Prasyarat Lain ke Arah Kemandirian dan Kedaulatan Ekonomi
Penyusunan APBN belum terlihat menggambarkan konsekuensi untuk mengoreksi ketimpangan (atau untuk mencapai sasaran pemerataan).
Belum lagi konsekuensinya dalam APBD (dengan koordinasi perencanaan oleh Bappenas). Juga dalam alokasi tata ruang untuk kalangan UMKM dan sektor informal (selama ini terlalu banyak dibangun mall dan supermarket termasuk banyak yang berasal dari pihak asing) di semua kota senusantara (bahkan DKI telah dibangun mall dengan jumlah terbanyak di dunia).
Yang dibutuhkan adalah pasar-pasar tradisional di perkotaan dan di perdesaan.
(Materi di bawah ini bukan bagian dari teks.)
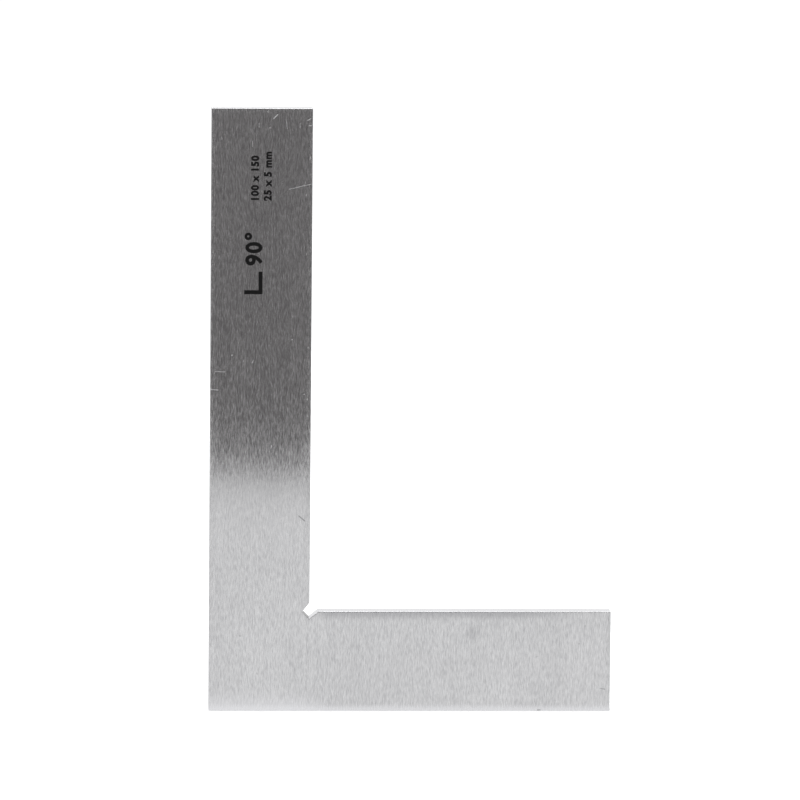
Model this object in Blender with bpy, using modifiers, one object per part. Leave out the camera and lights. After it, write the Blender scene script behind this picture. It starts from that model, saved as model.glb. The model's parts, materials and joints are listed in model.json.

Tak kalah penting, juga bagaimana memberi ruang sebesarnya akses UMKM ke pasar modal (sebab sekarang lebih 90% pasar modal kita lebih untuk kalangan perusahaan besar, terutama asing).
Begitu juga dengan perbankan, sekitar 82% dana pihak ketiga dialokasikan untuk perusahaan besar, bahkan tidak jarang perusahaan asing memanfaatkan dana perbankan dalam negeri.
Seharusnya sistem perbankan nasional ke depan lebih bersifat unit-banking system, di mana bank-bank di daerah yang menentukan prioritas ke mana alokasi kredit disalurkan.
Selama ini yang berlaku adalah branch-banking-system, yang sentralistik di mana dana dari daerah dan pedesaan disedot ke Jakarta dan belum tentu kembali ke daerah 10%-nya dari total outstanding perbankan yang sekitar Rp 13.000 T.
Yang terjadi adalah pengeringan sistematis likuiditas keuangan daerah (termasuk pedesaan) dan ahirnya terkonsetrasi di Jakarta (sekarang sekitar 65 %). Oleh karena itu, tanpa terobosan kebijakan yang cerdas dan arif, dengan struktur moneter yang demikian, maka ketimpangan akan semakin tajam, sehubungan problem struktural seperti yang telah dijelaskan tersebut.
Dengan demikian, orientasi dasar pembangunan ekonomi kita ke depan harusnya makin berbasis Konstitusi UUD45. Hal itu bukan hanya sekedar kewajiban konstitusional, tapi memang sangat kompatibel untuk mewujudkan pembangunan dengan pertumbuhan tinggi, merata dan sustainable. Semoga.